ОН НАМЕРЕВАЛСЯ ПОДДЕРЖИВАТЬ этот контакт и использовать его. Рузвельт справедливо полагал, что большинство газет в стране находятся в руках политических консерваторов, на поддержку которых в суде общественного мнения рассчитывать не приходится. Отчасти именно поэтому он так расчетливо использовал новое электронное средство массовой информации — радио, с помощью которого он мог напрямую обращаться к публике без вмешательства редакторов. И если можно было ожидать, что издатели и редакторы выступят против него, он, тем не менее, мог привлечь репортеров.

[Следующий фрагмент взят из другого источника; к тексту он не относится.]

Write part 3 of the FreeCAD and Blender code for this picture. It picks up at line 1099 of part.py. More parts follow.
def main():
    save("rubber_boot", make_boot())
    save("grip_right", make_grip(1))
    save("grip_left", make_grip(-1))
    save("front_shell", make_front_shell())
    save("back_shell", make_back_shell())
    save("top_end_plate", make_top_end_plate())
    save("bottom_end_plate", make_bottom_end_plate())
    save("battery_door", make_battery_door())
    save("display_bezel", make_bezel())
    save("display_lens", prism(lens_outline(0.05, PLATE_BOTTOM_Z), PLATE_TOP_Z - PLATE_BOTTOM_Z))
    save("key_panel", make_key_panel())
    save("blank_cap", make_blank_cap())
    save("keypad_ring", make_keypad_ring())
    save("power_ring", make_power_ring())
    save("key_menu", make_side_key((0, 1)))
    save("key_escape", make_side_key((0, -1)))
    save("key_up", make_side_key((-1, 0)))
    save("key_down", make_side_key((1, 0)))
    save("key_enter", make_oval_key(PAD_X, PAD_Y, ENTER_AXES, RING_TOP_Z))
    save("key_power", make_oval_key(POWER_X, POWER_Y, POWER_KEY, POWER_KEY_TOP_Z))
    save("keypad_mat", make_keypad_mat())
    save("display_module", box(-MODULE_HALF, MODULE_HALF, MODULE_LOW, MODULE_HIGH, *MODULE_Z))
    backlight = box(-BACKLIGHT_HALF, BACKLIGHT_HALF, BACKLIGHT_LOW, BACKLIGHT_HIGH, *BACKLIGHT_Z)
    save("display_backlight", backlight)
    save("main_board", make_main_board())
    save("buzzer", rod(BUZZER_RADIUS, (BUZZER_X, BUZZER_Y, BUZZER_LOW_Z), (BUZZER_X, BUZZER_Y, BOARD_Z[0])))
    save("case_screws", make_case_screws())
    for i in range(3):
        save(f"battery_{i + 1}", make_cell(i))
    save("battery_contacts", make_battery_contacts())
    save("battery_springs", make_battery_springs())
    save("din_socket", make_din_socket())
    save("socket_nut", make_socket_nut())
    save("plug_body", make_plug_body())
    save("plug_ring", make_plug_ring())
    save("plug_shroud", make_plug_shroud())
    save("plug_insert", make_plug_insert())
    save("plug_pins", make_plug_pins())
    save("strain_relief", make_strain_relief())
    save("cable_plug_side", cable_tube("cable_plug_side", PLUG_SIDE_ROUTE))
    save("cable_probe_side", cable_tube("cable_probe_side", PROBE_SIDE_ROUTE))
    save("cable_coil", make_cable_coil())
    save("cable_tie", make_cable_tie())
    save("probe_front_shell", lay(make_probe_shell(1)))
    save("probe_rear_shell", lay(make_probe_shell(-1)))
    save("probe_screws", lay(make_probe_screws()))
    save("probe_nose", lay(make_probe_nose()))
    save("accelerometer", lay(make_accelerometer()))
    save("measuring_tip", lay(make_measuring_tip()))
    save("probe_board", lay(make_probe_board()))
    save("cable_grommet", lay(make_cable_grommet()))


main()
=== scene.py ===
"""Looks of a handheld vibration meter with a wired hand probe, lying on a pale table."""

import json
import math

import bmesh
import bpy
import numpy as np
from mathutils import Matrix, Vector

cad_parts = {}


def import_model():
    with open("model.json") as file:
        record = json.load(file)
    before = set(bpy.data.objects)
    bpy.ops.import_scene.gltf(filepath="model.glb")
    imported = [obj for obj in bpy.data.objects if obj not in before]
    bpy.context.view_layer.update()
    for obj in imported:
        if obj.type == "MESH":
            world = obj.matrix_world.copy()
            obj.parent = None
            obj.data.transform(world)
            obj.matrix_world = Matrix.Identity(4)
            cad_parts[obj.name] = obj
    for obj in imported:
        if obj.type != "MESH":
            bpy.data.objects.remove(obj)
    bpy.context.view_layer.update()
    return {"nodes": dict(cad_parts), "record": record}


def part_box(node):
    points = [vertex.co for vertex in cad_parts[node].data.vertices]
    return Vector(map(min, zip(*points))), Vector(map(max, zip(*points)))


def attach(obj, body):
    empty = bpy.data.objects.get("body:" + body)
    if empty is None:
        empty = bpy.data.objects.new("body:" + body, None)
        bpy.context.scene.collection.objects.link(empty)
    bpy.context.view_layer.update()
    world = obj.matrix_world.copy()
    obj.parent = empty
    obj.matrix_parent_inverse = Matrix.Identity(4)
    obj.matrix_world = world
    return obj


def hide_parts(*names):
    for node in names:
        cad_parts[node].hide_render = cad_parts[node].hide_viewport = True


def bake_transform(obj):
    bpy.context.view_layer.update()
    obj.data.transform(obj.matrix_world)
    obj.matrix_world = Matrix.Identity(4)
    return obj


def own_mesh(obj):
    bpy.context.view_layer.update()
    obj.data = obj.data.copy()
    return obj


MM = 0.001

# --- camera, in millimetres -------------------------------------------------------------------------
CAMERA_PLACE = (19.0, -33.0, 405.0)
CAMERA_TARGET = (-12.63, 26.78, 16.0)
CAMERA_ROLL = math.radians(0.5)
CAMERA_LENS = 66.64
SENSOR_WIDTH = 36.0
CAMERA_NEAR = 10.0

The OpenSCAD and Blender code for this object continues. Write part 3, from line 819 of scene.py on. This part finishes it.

Первая пресс-конференция Рузвельта стала личным и политическим триумфом. Сто двадцать пять репортеров Белого дома, чувствуя, что центр власти в Вашингтоне перемещается с Капитолийского холма в Белый дом, повышая тем самым престиж своего ранее утомительного задания, собрались в Овальном кабинете утром 8 марта. Рузвельт встретил их со свойственной ему теплотой. Он заставил их почувствовать себя членами его семьи. Он балагурил и шутил. Самое главное — он объявил о долгожданных изменениях в правилах проведения президентских пресс-конференций. По его словам, он надеялся встречаться с репортерами дважды в неделю, в удобное для утренних и вечерних изданий время. Контраст с Гувером, который более года практически не проводил пресс-конференций, был резким. Резким было и заявление Рузвельта о том, что он не будет требовать письменных вопросов, которые должны быть представлены заранее, как это было принято на протяжении более десяти лет. Он не будет отвечать на гипотетические вопросы, сказал он, и не разрешит прямое цитирование, если только оно не будет сделано его собственным штабом в письменном виде. Его собственные заявления будут делиться на три категории: новости, которые можно приписать источнику в Белом доме; «справочная информация», которую репортеры могут использовать по своему усмотрению, но без прямого указания авторства; и комментарии «не для протокола», которые должны рассматриваться как конфиденциальные и не подлежащие публикации ни в какой форме. Последняя категория была главным ударом. Она приглашала рабочую прессу в интимную, почти заговорщическую близость к резиденции власти, тонко втягивая их в орбиту президентской воли. Польщенные и взволнованные, репортеры спонтанно разразились аплодисментами. Рузвельт откинулся в кресле, сияя.
10 марта Рузвельт направил в Конгресс свою вторую чрезвычайную меру, запросив полномочия на сокращение федерального бюджета на 500 миллионов долларов. «В течение трех долгих лет федеральное правительство находилось на пути к банкротству», — заявил он. Он призвал ликвидировать некоторые правительственные агентства, сократить зарплату гражданских и военных служащих правительства, включая конгрессменов, и, что ещё более спорно, почти на 50% сократить выплаты ветеранам — статья, которая в то время составляла почти четверть федерального бюджета в 3,6 миллиарда долларов. Многие конгрессмены воспротивились такой атаке на одну из самых популярных статей федеральных расходов. Отметив, что остатки «Бонусной армии» все ещё стоят лагерем под Вашингтоном, и помня о том, как Герберт Гувер сильно пострадал от её рук, 92 демократа, в основном аграрные радикалы и представители «машины» из крупных городов, сломали свои ряды и проголосовали против президента. Законопроект прошел в Палате представителей только при поддержке консерваторов. Он быстро прошел через Сенат только потому, что руководство демократов предусмотрительно включило в законодательный календарь сразу за ним популярную меру по легализации пива, предотвратив тем самым длительные дебаты.